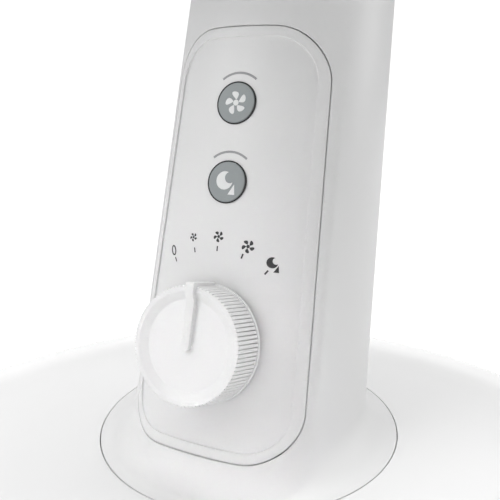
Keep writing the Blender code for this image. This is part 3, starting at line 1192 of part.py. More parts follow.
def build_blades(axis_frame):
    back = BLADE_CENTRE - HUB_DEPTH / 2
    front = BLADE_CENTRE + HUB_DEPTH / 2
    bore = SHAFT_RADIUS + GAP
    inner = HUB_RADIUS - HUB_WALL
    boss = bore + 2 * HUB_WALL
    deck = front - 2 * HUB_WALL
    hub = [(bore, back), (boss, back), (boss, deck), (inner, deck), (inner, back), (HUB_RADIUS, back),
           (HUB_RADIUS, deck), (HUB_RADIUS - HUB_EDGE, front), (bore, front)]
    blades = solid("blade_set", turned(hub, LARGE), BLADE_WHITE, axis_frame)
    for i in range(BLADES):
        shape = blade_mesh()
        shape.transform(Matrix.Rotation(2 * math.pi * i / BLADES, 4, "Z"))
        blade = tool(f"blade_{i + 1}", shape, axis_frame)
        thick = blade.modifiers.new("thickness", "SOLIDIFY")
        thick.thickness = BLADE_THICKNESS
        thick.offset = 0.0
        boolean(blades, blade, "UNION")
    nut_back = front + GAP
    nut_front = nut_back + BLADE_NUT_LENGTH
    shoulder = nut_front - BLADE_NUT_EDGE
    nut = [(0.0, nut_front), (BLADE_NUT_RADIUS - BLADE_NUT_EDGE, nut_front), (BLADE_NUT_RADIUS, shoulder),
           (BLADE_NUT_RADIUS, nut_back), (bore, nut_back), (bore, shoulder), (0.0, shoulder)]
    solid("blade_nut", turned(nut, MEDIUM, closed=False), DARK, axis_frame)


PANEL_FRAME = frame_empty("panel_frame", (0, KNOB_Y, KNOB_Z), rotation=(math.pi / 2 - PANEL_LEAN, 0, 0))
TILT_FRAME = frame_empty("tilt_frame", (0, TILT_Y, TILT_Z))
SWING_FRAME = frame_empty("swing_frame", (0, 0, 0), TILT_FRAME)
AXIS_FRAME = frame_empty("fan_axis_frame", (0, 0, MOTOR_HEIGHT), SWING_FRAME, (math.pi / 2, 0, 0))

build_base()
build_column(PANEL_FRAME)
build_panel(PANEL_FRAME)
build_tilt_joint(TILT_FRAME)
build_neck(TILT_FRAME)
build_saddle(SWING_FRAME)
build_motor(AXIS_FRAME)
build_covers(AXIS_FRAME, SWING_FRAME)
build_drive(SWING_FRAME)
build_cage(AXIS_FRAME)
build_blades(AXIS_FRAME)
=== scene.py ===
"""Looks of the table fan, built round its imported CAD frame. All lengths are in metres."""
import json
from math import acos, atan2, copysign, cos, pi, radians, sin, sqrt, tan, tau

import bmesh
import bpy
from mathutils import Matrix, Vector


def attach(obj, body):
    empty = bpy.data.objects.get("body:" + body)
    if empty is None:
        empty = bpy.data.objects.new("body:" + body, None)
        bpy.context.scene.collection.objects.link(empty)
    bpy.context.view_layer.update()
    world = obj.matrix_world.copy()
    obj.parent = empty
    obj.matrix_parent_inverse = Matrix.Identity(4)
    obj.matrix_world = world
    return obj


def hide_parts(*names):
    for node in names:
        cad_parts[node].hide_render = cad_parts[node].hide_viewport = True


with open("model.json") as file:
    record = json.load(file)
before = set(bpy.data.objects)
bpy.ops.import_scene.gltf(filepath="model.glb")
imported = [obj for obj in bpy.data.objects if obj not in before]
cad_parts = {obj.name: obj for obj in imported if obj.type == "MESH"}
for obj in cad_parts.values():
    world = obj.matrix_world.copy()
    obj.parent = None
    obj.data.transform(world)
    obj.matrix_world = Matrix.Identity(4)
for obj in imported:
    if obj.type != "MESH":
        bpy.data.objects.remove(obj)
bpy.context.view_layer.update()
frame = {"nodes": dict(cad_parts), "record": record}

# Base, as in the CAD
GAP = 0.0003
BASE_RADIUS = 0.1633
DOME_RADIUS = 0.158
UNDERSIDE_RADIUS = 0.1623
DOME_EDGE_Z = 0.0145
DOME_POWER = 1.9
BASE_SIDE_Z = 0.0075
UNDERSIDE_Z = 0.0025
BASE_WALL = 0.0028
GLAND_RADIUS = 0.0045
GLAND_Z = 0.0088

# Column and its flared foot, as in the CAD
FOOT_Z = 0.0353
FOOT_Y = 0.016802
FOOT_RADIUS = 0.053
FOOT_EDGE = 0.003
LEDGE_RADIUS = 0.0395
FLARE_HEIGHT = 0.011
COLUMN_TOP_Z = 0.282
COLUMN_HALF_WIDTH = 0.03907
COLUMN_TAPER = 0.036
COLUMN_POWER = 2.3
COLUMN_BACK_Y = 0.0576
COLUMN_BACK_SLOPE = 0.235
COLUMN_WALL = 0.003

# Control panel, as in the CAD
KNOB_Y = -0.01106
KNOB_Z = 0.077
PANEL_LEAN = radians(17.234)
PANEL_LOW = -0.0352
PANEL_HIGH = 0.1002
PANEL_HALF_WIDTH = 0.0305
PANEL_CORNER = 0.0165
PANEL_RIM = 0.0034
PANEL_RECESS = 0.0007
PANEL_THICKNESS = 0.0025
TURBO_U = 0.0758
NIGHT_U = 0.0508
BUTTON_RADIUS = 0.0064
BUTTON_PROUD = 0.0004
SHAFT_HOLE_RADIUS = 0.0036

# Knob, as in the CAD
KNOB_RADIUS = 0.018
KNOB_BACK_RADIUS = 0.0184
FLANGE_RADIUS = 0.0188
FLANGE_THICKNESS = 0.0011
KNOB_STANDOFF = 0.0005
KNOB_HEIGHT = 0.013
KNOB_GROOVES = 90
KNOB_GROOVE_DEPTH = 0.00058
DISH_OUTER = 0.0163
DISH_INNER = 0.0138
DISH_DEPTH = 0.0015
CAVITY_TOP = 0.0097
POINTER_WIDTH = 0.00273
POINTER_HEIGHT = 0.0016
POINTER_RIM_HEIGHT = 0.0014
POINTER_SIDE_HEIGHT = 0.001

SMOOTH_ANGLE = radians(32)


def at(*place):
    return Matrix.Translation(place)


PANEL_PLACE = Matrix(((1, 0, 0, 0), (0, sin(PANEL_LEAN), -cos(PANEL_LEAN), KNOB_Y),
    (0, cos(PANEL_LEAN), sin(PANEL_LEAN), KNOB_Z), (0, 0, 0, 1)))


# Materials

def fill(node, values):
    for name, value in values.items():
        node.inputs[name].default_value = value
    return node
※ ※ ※
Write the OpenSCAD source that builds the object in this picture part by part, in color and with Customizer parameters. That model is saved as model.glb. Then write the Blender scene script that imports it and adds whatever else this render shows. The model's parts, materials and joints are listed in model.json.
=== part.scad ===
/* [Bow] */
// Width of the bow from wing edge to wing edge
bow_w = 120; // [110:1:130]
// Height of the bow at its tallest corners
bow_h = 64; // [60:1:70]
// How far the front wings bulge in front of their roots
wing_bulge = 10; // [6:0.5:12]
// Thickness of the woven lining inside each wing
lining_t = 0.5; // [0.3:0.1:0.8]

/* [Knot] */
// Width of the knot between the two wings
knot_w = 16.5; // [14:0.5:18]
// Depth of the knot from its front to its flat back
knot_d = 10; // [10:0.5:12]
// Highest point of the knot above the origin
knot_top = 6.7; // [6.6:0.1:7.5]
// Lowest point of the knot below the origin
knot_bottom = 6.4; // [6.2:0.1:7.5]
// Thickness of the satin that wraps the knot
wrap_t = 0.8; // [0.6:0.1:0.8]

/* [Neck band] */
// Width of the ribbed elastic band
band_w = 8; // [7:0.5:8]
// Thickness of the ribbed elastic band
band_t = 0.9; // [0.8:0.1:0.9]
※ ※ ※
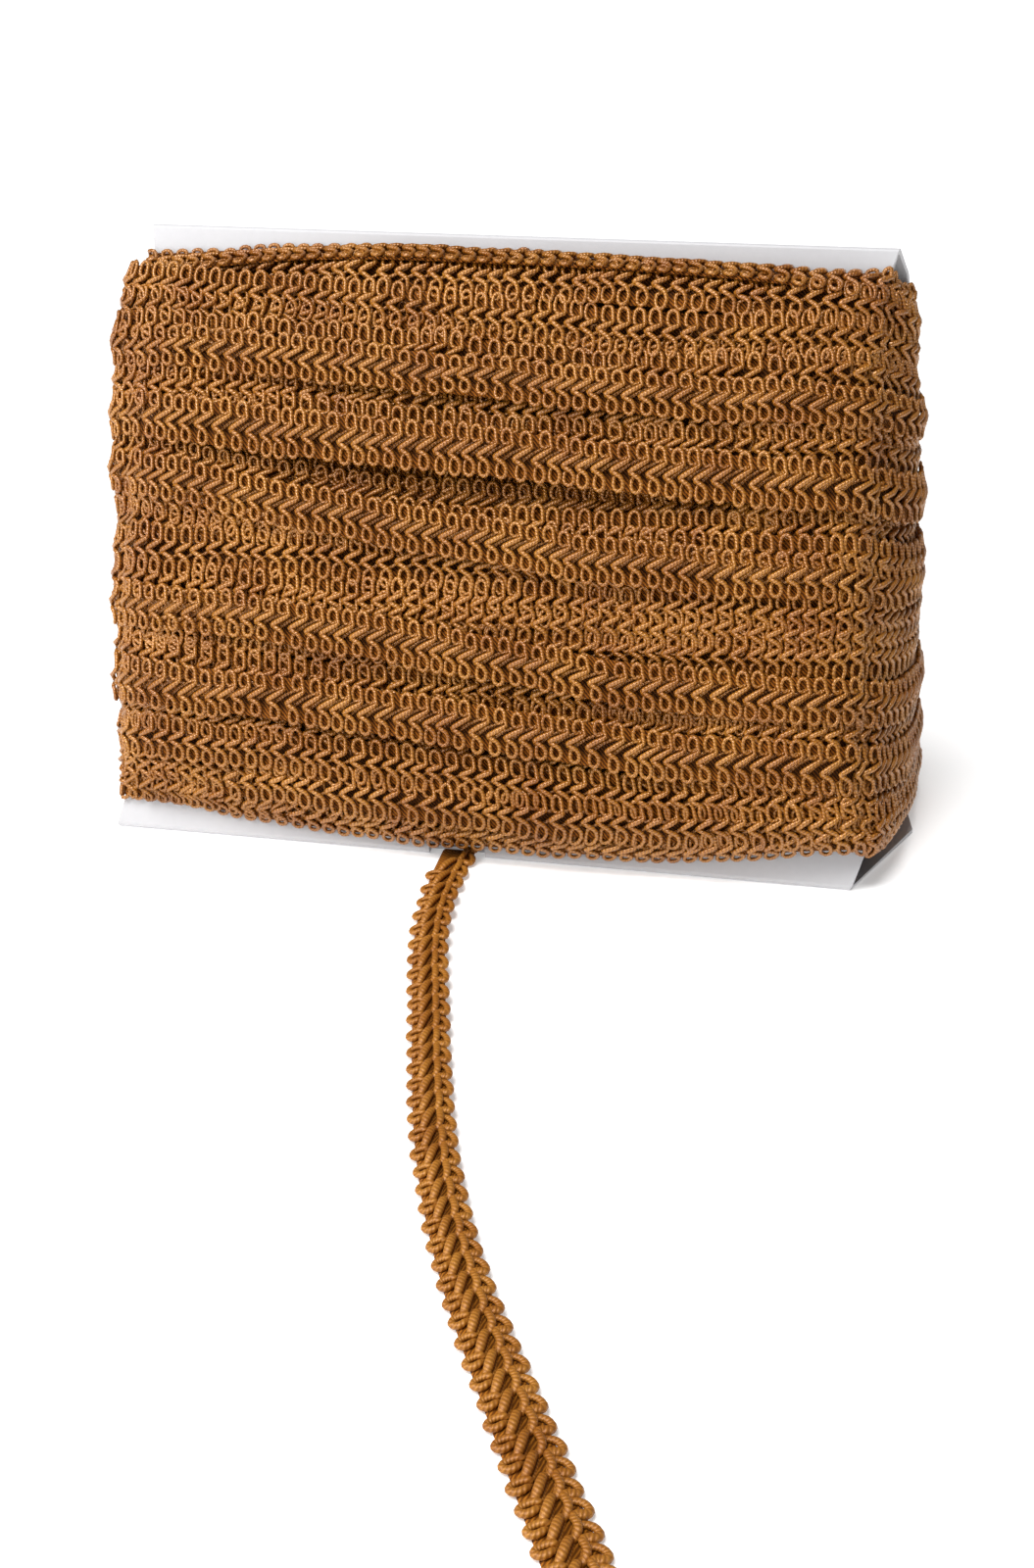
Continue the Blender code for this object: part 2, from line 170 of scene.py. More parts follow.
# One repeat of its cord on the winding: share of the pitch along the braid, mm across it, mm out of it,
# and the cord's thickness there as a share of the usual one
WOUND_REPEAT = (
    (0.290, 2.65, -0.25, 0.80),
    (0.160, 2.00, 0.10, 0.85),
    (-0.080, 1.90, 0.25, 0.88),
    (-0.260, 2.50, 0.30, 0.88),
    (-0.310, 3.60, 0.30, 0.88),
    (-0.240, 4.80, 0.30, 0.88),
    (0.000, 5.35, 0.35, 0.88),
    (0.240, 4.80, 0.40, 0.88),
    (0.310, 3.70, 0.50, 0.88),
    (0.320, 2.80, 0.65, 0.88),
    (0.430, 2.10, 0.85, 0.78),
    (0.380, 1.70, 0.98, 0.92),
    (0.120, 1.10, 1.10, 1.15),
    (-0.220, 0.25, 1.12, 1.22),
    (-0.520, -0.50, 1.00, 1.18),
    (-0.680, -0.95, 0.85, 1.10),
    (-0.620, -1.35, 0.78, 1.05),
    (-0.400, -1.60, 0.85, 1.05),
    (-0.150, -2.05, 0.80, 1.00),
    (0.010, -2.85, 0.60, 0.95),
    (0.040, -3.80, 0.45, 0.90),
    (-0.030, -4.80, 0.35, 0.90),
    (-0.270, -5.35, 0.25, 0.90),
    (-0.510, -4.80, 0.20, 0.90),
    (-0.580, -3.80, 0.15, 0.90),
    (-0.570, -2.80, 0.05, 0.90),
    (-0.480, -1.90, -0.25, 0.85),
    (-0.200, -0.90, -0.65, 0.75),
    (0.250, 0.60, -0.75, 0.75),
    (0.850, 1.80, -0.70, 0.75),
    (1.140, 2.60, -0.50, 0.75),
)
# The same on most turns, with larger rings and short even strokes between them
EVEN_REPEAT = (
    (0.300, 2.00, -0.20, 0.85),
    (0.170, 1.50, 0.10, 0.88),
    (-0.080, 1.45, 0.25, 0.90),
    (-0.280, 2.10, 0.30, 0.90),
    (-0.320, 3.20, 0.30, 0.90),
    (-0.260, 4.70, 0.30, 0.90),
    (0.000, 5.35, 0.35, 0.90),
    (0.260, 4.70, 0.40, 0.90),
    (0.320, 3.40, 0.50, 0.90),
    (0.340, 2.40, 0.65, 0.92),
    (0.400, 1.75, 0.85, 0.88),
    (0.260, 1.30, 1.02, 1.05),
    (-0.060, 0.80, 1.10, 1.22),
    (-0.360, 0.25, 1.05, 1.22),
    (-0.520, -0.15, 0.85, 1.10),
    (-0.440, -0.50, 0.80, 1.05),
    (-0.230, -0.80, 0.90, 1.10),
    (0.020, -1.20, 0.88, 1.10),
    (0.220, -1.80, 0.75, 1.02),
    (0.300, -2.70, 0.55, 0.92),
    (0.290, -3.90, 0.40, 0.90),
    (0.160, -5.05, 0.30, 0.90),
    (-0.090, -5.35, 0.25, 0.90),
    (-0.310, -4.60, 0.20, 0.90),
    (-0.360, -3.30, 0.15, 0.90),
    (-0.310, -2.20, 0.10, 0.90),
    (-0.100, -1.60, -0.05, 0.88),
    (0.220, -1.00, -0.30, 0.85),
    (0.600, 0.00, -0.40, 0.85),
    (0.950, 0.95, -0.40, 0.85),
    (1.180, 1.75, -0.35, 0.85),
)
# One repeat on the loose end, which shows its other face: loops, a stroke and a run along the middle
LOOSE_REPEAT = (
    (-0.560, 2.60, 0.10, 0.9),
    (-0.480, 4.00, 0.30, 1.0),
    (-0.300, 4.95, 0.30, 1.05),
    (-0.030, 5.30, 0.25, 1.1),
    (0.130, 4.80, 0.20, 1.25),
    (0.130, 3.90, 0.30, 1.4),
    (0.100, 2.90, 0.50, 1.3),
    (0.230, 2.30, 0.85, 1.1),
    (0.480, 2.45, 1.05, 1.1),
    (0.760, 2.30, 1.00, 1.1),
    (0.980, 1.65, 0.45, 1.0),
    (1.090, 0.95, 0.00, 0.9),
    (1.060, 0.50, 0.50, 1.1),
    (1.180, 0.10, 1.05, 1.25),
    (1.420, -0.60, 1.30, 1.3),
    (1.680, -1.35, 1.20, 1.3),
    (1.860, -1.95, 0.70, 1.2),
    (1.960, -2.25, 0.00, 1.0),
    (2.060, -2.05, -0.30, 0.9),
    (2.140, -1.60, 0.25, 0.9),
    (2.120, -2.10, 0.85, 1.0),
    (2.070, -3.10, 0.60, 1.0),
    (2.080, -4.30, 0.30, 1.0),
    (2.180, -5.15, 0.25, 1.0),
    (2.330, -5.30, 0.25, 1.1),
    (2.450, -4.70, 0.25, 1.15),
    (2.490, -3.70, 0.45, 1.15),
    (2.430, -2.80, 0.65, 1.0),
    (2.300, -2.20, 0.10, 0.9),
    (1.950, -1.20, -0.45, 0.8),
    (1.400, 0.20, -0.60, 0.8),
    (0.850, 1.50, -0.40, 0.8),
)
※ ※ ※
Requirement
Extract only the lines from the line with "Keep writing the" through the line with "(math.pi / 2, 0, 0))", keeping both end lines exactly as they are.

Exercise output
Keep writing the Blender code for this image. This is part 3, starting at line 1192 of part.py. More parts follow.
def build_blades(axis_frame):
    back = BLADE_CENTRE - HUB_DEPTH / 2
    front = BLADE_CENTRE + HUB_DEPTH / 2
    bore = SHAFT_RADIUS + GAP
    inner = HUB_RADIUS - HUB_WALL
    boss = bore + 2 * HUB_WALL
    deck = front - 2 * HUB_WALL
    hub = [(bore, back), (boss, back), (boss, deck), (inner, deck), (inner, back), (HUB_RADIUS, back),
           (HUB_RADIUS, deck), (HUB_RADIUS - HUB_EDGE, front), (bore, front)]
    blades = solid("blade_set", turned(hub, LARGE), BLADE_WHITE, axis_frame)
    for i in range(BLADES):
        shape = blade_mesh()
        shape.transform(Matrix.Rotation(2 * math.pi * i / BLADES, 4, "Z"))
        blade = tool(f"blade_{i + 1}", shape, axis_frame)
        thick = blade.modifiers.new("thickness", "SOLIDIFY")
        thick.thickness = BLADE_THICKNESS
        thick.offset = 0.0
        boolean(blades, blade, "UNION")
    nut_back = front + GAP
    nut_front = nut_back + BLADE_NUT_LENGTH
    shoulder = nut_front - BLADE_NUT_EDGE
    nut = [(0.0, nut_front), (BLADE_NUT_RADIUS - BLADE_NUT_EDGE, nut_front), (BLADE_NUT_RADIUS, shoulder),
           (BLADE_NUT_RADIUS, nut_back), (bore, nut_back), (bore, shoulder), (0.0, shoulder)]
    solid("blade_nut", turned(nut, MEDIUM, closed=False), DARK, axis_frame)


PANEL_FRAME = frame_empty("panel_frame", (0, KNOB_Y, KNOB_Z), rotation=(math.pi / 2 - PANEL_LEAN, 0, 0))
TILT_FRAME = frame_empty("tilt_frame", (0, TILT_Y, TILT_Z))
SWING_FRAME = frame_empty("swing_frame", (0, 0, 0), TILT_FRAME)
AXIS_FRAME = frame_empty("fan_axis_frame", (0, 0, MOTOR_HEIGHT), SWING_FRAME, (math.pi / 2, 0, 0))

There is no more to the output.